ABSTRACT

Val Plumwood (1939–2008) was an Australian ecofeminist philosopher deeply critical of the “androcentric,” or male-centered, viewpoint she identified at the heart of what she called the “standpoint of mastery.” Plumwood argues in this essay that such a view is built on a false dichotomy that strictly separates reason (associated with males) from non-reason or feeling (associated with females). By extension, this distinction also splits culture (seen as the sole creation of men) from nature (seen as the province of women; hence, “Mother Nature”). Because this is so, Plumwood and other ecofeminists argue, men have seen the natural world like the world of women, as ripe for plunder, subordination, and exploitation.
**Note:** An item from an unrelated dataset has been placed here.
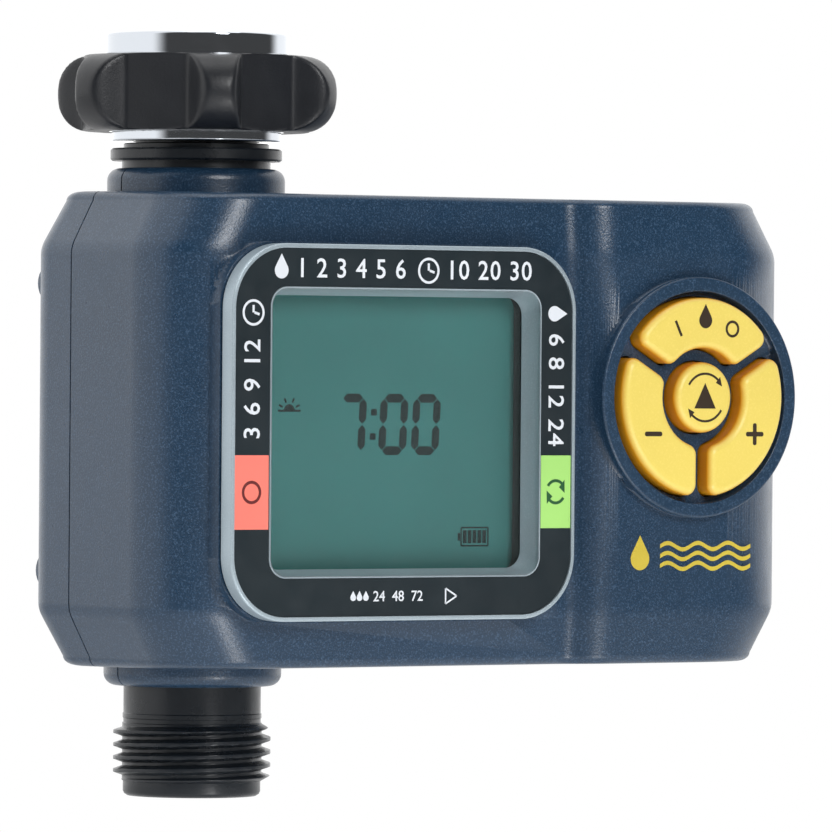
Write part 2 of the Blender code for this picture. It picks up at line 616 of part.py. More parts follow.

However, unlike some ecofeminists, Plumwood was wary of simply appropriating those terms like “empathy” and “nurturing” that are conventionally associated with “Mother Earth,” or the Greek goddess Gaia. She believed it a mistake to see only “good” phenomena at work in the natural world or to associate them exclusively with women while rejecting rationality as solely male and a “bad” trait underpinning universal patriarchy, or rule by men. To the contrary, Plumwood rejected such “essentialist” notions (or the idea of male and female “essences”) as well as the belief that patriarchy is a universal phenomenon. Rather, she argues that the real problem is a particular Western view of “anthropocentrism” (or human centeredness) based on a partial or one-sided view of “rationality” that defines concepts like “progress” and “civilization” in a too-narrow fashion that rules out other ways of life, while simultaneously wreaking ecological devastation.